# Your objective
Reproduce the top of the data verbatim, through and including the line that contains "radius and stretch".

# Dataset section
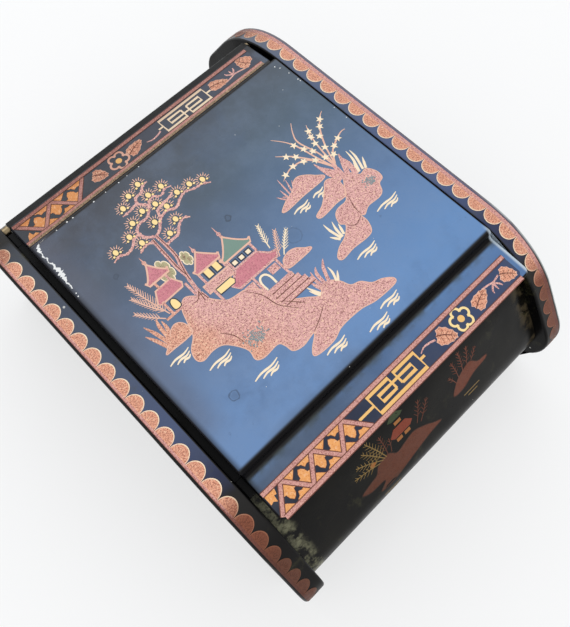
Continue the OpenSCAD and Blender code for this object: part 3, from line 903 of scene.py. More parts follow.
# ---------------------------------------------------------------- landscape on the raised panel
# A traditional island scene. Its places are in hundredths of the raised panel's depth, from its middle.
SCENE_UNIT = (PANEL_BACK - PANEL_FRONT) / 100
SCENE_Y = (PANEL_BACK + PANEL_FRONT) / 2


def on_panel(x, y, lift):
    return Vector((x * SCENE_UNIT, y * SCENE_UNIT + SCENE_Y, BOX_TOP + lift))


MOSS_STEP = (0.56, 0.52)     # between the moss dots, before they are jittered
WAVE = ((-0.4, 0.0), (0.15, 0.3), (-0.1, 0.7), (0.5, 1.0))   # height, and share of the stroke's length
WAVE_STROKES = ((0.0, 0.0, 1.0), (0.24, 1.1, 0.70), (0.46, 2.05, 0.42))   # start, drop and length
STAR_R = 1.55
NEEDLES = 11                 # in a pine tuft
BUDS = ((0, 0.1, 0.88, 1.3), (-1.35, -0.9, 0.42, 1.0), (1.35, -0.8, 0.42, 1.0))   # place, radius and stretch


def rock(art, outline, moss=None, folds=()):
    """A stippled rock with a fine pale outline, a patch of moss stippled over it and dark folds."""
    art.blob(outline, "paint_salmon", "paint_line", 0.34)
    if moss:
        paint_moss(art, *moss, random.Random(len(outline)))
    for fold in folds:
        art.stroke(fold, 0.30, "paint_brown", 2, taper=(0.3, 0.3))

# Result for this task
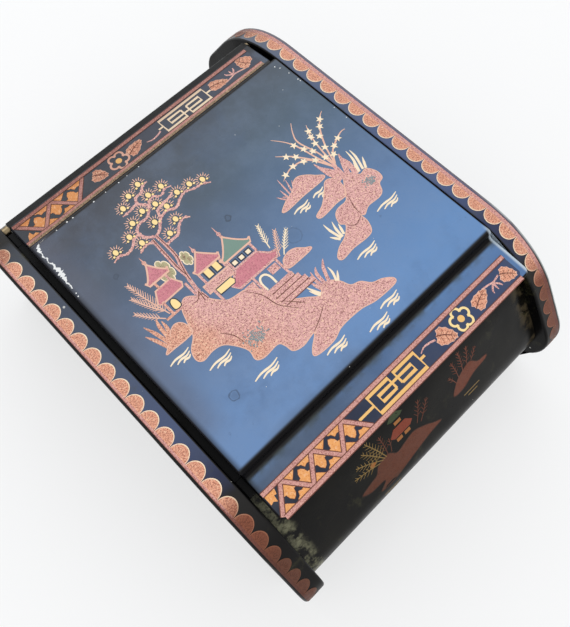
Continue the OpenSCAD and Blender code for this object: part 3, from line 903 of scene.py. More parts follow.
# ---------------------------------------------------------------- landscape on the raised panel
# A traditional island scene. Its places are in hundredths of the raised panel's depth, from its middle.
SCENE_UNIT = (PANEL_BACK - PANEL_FRONT) / 100
SCENE_Y = (PANEL_BACK + PANEL_FRONT) / 2


def on_panel(x, y, lift):
    return Vector((x * SCENE_UNIT, y * SCENE_UNIT + SCENE_Y, BOX_TOP + lift))


MOSS_STEP = (0.56, 0.52)     # between the moss dots, before they are jittered
WAVE = ((-0.4, 0.0), (0.15, 0.3), (-0.1, 0.7), (0.5, 1.0))   # height, and share of the stroke's length
WAVE_STROKES = ((0.0, 0.0, 1.0), (0.24, 1.1, 0.70), (0.46, 2.05, 0.42))   # start, drop and length
STAR_R = 1.55
NEEDLES = 11                 # in a pine tuft
BUDS = ((0, 0.1, 0.88, 1.3), (-1.35, -0.9, 0.42, 1.0), (1.35, -0.8, 0.42, 1.0))   # place, radius and stretch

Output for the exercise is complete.